— start Given material —

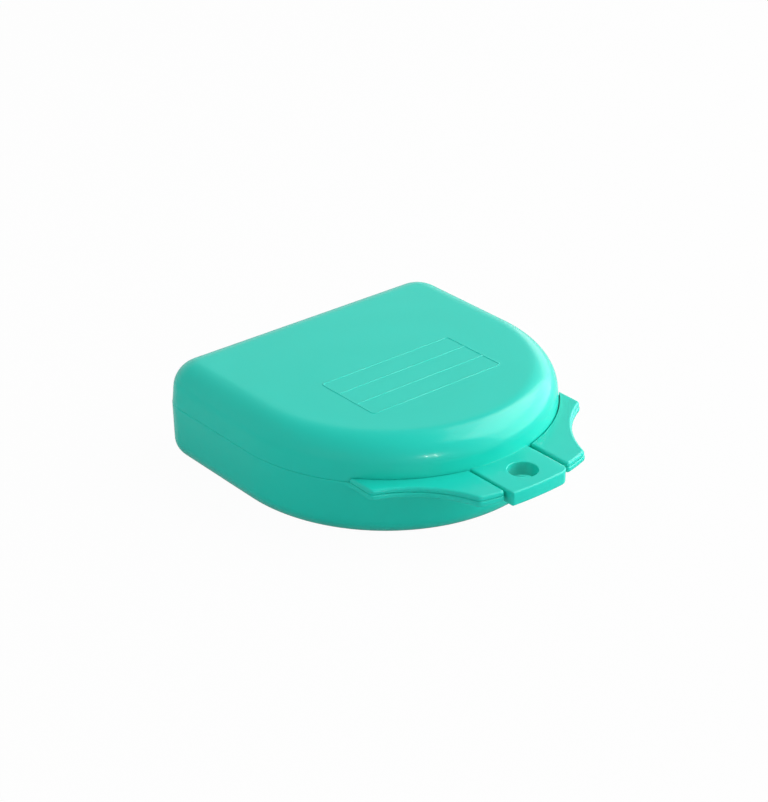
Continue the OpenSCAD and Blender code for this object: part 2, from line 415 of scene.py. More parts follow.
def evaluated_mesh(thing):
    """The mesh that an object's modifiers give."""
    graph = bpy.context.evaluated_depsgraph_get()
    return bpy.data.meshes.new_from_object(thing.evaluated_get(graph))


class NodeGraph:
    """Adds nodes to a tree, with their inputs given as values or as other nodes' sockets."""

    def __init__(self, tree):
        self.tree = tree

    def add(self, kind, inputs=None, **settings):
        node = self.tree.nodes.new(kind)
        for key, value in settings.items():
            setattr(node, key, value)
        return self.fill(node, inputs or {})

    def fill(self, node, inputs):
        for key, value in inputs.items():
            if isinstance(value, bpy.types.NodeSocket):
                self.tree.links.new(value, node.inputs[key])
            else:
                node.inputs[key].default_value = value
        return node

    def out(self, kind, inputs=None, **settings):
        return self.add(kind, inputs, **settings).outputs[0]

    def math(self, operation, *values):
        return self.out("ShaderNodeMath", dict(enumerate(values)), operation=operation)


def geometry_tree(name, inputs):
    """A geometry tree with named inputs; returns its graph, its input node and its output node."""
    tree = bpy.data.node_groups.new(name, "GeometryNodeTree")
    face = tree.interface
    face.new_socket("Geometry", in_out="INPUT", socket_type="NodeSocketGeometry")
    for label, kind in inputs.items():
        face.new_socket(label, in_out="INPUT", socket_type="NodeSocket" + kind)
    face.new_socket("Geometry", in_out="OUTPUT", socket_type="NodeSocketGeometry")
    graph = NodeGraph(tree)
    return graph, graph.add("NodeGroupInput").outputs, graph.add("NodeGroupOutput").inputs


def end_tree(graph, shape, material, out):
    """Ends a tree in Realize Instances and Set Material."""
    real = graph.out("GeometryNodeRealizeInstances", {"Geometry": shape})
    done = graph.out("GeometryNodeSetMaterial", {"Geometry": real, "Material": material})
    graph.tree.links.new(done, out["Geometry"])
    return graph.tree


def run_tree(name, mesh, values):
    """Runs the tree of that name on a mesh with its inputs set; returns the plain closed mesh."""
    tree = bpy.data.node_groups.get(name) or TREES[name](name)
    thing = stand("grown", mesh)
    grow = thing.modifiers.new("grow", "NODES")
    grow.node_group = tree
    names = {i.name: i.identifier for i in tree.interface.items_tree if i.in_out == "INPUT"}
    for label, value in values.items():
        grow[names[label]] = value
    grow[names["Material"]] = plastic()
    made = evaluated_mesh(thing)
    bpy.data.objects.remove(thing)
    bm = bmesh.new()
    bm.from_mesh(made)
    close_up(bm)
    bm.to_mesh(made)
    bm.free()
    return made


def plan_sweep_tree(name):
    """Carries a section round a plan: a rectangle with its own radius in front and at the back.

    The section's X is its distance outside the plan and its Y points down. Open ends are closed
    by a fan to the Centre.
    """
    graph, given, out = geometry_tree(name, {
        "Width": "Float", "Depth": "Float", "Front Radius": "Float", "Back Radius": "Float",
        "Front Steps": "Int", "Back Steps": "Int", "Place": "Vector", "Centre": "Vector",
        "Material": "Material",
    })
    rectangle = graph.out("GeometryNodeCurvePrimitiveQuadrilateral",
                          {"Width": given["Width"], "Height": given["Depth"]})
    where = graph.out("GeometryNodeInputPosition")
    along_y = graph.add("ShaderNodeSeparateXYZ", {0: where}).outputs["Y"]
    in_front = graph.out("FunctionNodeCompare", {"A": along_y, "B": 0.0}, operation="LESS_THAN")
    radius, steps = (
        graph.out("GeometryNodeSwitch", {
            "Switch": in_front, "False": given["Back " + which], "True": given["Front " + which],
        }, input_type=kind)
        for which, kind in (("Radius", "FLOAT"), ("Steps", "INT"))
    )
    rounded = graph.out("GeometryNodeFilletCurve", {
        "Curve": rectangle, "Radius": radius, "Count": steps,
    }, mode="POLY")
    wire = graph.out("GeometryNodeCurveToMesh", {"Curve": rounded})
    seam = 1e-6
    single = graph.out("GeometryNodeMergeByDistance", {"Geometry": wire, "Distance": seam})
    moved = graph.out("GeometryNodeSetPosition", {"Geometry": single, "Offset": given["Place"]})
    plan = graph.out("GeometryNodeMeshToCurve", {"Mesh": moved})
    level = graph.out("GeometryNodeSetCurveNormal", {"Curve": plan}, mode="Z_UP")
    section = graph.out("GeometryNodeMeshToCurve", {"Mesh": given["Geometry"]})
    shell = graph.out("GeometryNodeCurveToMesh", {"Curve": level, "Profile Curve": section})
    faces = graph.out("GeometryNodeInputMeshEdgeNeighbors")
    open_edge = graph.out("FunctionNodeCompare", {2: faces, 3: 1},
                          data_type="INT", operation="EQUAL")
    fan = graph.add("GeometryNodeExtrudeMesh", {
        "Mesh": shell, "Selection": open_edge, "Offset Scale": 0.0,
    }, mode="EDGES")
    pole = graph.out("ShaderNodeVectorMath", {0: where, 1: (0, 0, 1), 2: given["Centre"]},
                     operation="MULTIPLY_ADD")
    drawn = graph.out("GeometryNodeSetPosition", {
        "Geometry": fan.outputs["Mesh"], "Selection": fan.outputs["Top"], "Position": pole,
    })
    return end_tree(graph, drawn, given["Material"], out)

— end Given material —

All of the material above needs to be copied exactly.

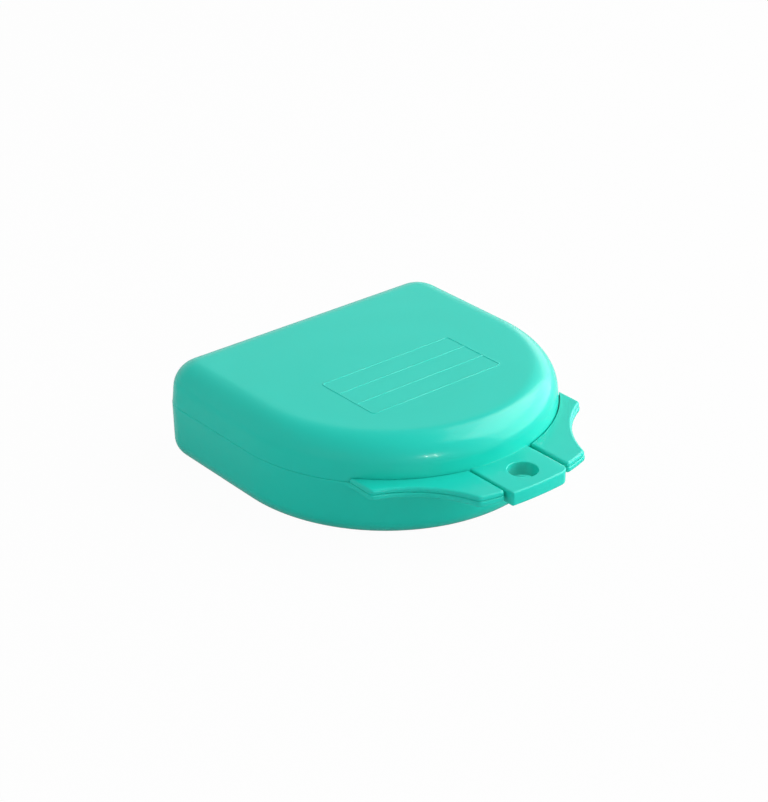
Continue the OpenSCAD and Blender code for this object: part 2, from line 415 of scene.py. More parts follow.
def evaluated_mesh(thing):
    """The mesh that an object's modifiers give."""
    graph = bpy.context.evaluated_depsgraph_get()
    return bpy.data.meshes.new_from_object(thing.evaluated_get(graph))


class NodeGraph:
    """Adds nodes to a tree, with their inputs given as values or as other nodes' sockets."""

    def __init__(self, tree):
        self.tree = tree

    def add(self, kind, inputs=None, **settings):
        node = self.tree.nodes.new(kind)
        for key, value in settings.items():
            setattr(node, key, value)
        return self.fill(node, inputs or {})

    def fill(self, node, inputs):
        for key, value in inputs.items():
            if isinstance(value, bpy.types.NodeSocket):
                self.tree.links.new(value, node.inputs[key])
            else:
                node.inputs[key].default_value = value
        return node

    def out(self, kind, inputs=None, **settings):
        return self.add(kind, inputs, **settings).outputs[0]

    def math(self, operation, *values):
        return self.out("ShaderNodeMath", dict(enumerate(values)), operation=operation)


def geometry_tree(name, inputs):
    """A geometry tree with named inputs; returns its graph, its input node and its output node."""
    tree = bpy.data.node_groups.new(name, "GeometryNodeTree")
    face = tree.interface
    face.new_socket("Geometry", in_out="INPUT", socket_type="NodeSocketGeometry")
    for label, kind in inputs.items():
        face.new_socket(label, in_out="INPUT", socket_type="NodeSocket" + kind)
    face.new_socket("Geometry", in_out="OUTPUT", socket_type="NodeSocketGeometry")
    graph = NodeGraph(tree)
    return graph, graph.add("NodeGroupInput").outputs, graph.add("NodeGroupOutput").inputs


def end_tree(graph, shape, material, out):
    """Ends a tree in Realize Instances and Set Material."""
    real = graph.out("GeometryNodeRealizeInstances", {"Geometry": shape})
    done = graph.out("GeometryNodeSetMaterial", {"Geometry": real, "Material": material})
    graph.tree.links.new(done, out["Geometry"])
    return graph.tree


def run_tree(name, mesh, values):
    """Runs the tree of that name on a mesh with its inputs set; returns the plain closed mesh."""
    tree = bpy.data.node_groups.get(name) or TREES[name](name)
    thing = stand("grown", mesh)
    grow = thing.modifiers.new("grow", "NODES")
    grow.node_group = tree
    names = {i.name: i.identifier for i in tree.interface.items_tree if i.in_out == "INPUT"}
    for label, value in values.items():
        grow[names[label]] = value
    grow[names["Material"]] = plastic()
    made = evaluated_mesh(thing)
    bpy.data.objects.remove(thing)
    bm = bmesh.new()
    bm.from_mesh(made)
    close_up(bm)
    bm.to_mesh(made)
    bm.free()
    return made


def plan_sweep_tree(name):
    """Carries a section round a plan: a rectangle with its own radius in front and at the back.

    The section's X is its distance outside the plan and its Y points down. Open ends are closed
    by a fan to the Centre.
    """
    graph, given, out = geometry_tree(name, {
        "Width": "Float", "Depth": "Float", "Front Radius": "Float", "Back Radius": "Float",
        "Front Steps": "Int", "Back Steps": "Int", "Place": "Vector", "Centre": "Vector",
        "Material": "Material",
    })
    rectangle = graph.out("GeometryNodeCurvePrimitiveQuadrilateral",
                          {"Width": given["Width"], "Height": given["Depth"]})
    where = graph.out("GeometryNodeInputPosition")
    along_y = graph.add("ShaderNodeSeparateXYZ", {0: where}).outputs["Y"]
    in_front = graph.out("FunctionNodeCompare", {"A": along_y, "B": 0.0}, operation="LESS_THAN")
    radius, steps = (
        graph.out("GeometryNodeSwitch", {
            "Switch": in_front, "False": given["Back " + which], "True": given["Front " + which],
        }, input_type=kind)
        for which, kind in (("Radius", "FLOAT"), ("Steps", "INT"))
    )
    rounded = graph.out("GeometryNodeFilletCurve", {
        "Curve": rectangle, "Radius": radius, "Count": steps,
    }, mode="POLY")
    wire = graph.out("GeometryNodeCurveToMesh", {"Curve": rounded})
    seam = 1e-6
    single = graph.out("GeometryNodeMergeByDistance", {"Geometry": wire, "Distance": seam})
    moved = graph.out("GeometryNodeSetPosition", {"Geometry": single, "Offset": given["Place"]})
    plan = graph.out("GeometryNodeMeshToCurve", {"Mesh": moved})
    level = graph.out("GeometryNodeSetCurveNormal", {"Curve": plan}, mode="Z_UP")
    section = graph.out("GeometryNodeMeshToCurve", {"Mesh": given["Geometry"]})
    shell = graph.out("GeometryNodeCurveToMesh", {"Curve": level, "Profile Curve": section})
    faces = graph.out("GeometryNodeInputMeshEdgeNeighbors")
    open_edge = graph.out("FunctionNodeCompare", {2: faces, 3: 1},
                          data_type="INT", operation="EQUAL")
    fan = graph.add("GeometryNodeExtrudeMesh", {
        "Mesh": shell, "Selection": open_edge, "Offset Scale": 0.0,
    }, mode="EDGES")
    pole = graph.out("ShaderNodeVectorMath", {0: where, 1: (0, 0, 1), 2: given["Centre"]},
                     operation="MULTIPLY_ADD")
    drawn = graph.out("GeometryNodeSetPosition", {
        "Geometry": fan.outputs["Mesh"], "Selection": fan.outputs["Top"], "Position": pole,
    })
    return end_tree(graph, drawn, given["Material"], out)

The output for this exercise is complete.